Exploiting Besieged Syrians
"They have provided detailed information on shortages of food, water, qualified physicians, and medicine. This has led to acute malnutrition and deaths among vulnerable groups in the town."
"Siege tactics, by their nature, target the civilian population by subjecting them to starvation, denial of basic essential services and medicines."
"Such methods of warfare are prohibited under international humanitarian law and violate core human rights obligations with regard to the rights to adequate food, health and the right to life, not to mention the special duty of care owed to the well-being of children."
Paulo Pinheiro, chairman, UN commission of inquiry documenting war crimes in Syria
"We saw people who are clearly malnourished, especially children, we saw people who are extremely thin, skeletons, that are now barely moving."
"We saw people that are desperate, people that are cold, people that angry, people that have almost lost hope that the world cares about their plight."
"Many more will die if the world does not move faster."
Yacoub El Hillo, UN resident and humanitarian coordinator, Syria
"You could see many were malnourished, starving. They were skinny, tired, severely distressed. There was no smile on anybody's face."
"The children I talked to said they had no strength to play."
Elizabeth Hoff, WHO representative, Damascus
"Twelve people died last week, six of them children. There are 1,500 patients here suffering chronic diseases which require treatment or medicine which is not available. People are eating grass, and rice of it's available."
Dr. Omar Hakim, Moadhamiya, Damascus
Aid was finally able, through the agreement of the regime authorities, to reach desperate people in Madaya northwest of Damascus. This is where government forces have been starving out the residents, viewing them as supporters of the Syrian Sunni rebels. It was from Madaya that photographs of skeletal residents reached the notice of the international public, evoking outrage that such medieval tactics of siege warfare were taking place.
But, in fact, this is what Bashar al Assad's forces have been engaging in, among other atrocities of barbarism throughout this conflict. It is all about punishing Syria's Sunni majority for criticizing their Shiite Baathist government in its elevation of the Alawite minority, as members of Assad's own tribal-sectarian community.
Those workers with the United Nations who brought humanitarian aid through their convoy to Madaya two weeks earlier described horrendous conditions of severe malnutrition leading to death. While Madaya's population of 42,000 is suffering gravely, there is an estimated 400,000 people living in siege conditions, according to the United Nations.

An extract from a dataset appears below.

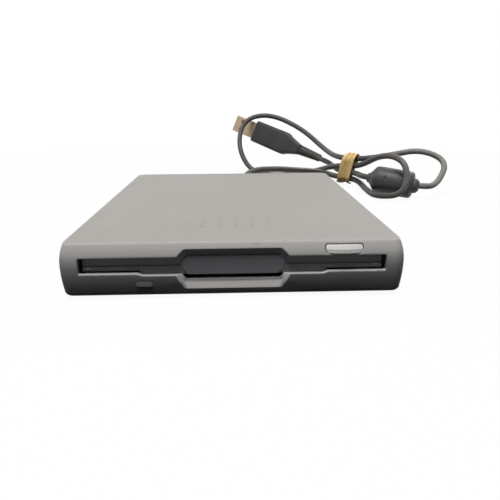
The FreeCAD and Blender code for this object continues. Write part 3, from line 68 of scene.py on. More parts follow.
class Shader:
    """Builds one material's node tree; each call adds a node and gives back its output."""

    def __init__(self, name):
        self.material = bpy.data.materials.new(name)
        self.material.use_nodes = True
        self.tree = self.material.node_tree
        self.tree.nodes.clear()
        self.place = self.add("ShaderNodeTexCoord").outputs["Object"]

    def add(self, kind, **settings):
        node = self.tree.nodes.new(kind)
        for key, value in settings.items():
            setattr(node, key, value)
        return node

    def feed(self, node, socket, value):
        if isinstance(value, bpy.types.NodeSocket):
            self.tree.links.new(value, node.inputs[socket])
        else:
            node.inputs[socket].default_value = value

    def noise(self, scale, detail=3.0, roughness=0.5, place=None):
        node = self.add("ShaderNodeTexNoise")
        self.feed(node, "Vector", place or self.place)
        self.feed(node, "Scale", scale)
        self.feed(node, "Detail", detail)
        self.feed(node, "Roughness", roughness)
        return node.outputs["Fac"]

    def cells(self, scale):
        node = self.add("ShaderNodeTexVoronoi")
        self.feed(node, "Vector", self.place)
        self.feed(node, "Scale", scale)
        return node.outputs["Distance"]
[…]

An additional four million Syrians whose situation is tenuously existential as a result of "hard to reach areas", also pose a problem for which a solution is nowhere to be seen. Other than miraculously removing the source of all the problems, the Alawite government of Bashar al Assad and liberating Syria from its malign influence and bloody attacks on civilians who happen to practise the 'wrong' form of Islamic allegiance.
Madaya was not even on the list of the "besieged" communities whom aid groups estimate total in excess of a million, effectively doubling the number that the United Nations claims to have been affected by the government siege tactics. In the UN's humanitarian plans for Syria the language has been altered to remove the words "siege" and "besieged", for the obvious purpose of mollifying Assad.
The softened language perhaps a bit of bait to bring him to a negotiating table for peace talks. Even though his officials have as good as stated they will be present to listen, and nothing more.
The UN plan stresses that ISIL and other rebel groups are also engaged in laying siege to Shiite towns. However the numbers of regime-surrounded populations vastly outnumber by 49 to 52 those under siege by rebels. Moreover, the regime's planes fly on missions to drop relief supplies to those besieged by ISIL or rebel groups. Something that the rebels obviously have no resort to.
Stockpiles of aid are planned to be delivered by Care International to areas being attacked by the regime. "We have to fill warehouses so that if routes are closed, people inside have a chance to survive for as long as it takes for the international community to negotiate", explained Abu Fares, a volunteer using contact networks to bring supplies into areas of Homs province surrounded by regime forces.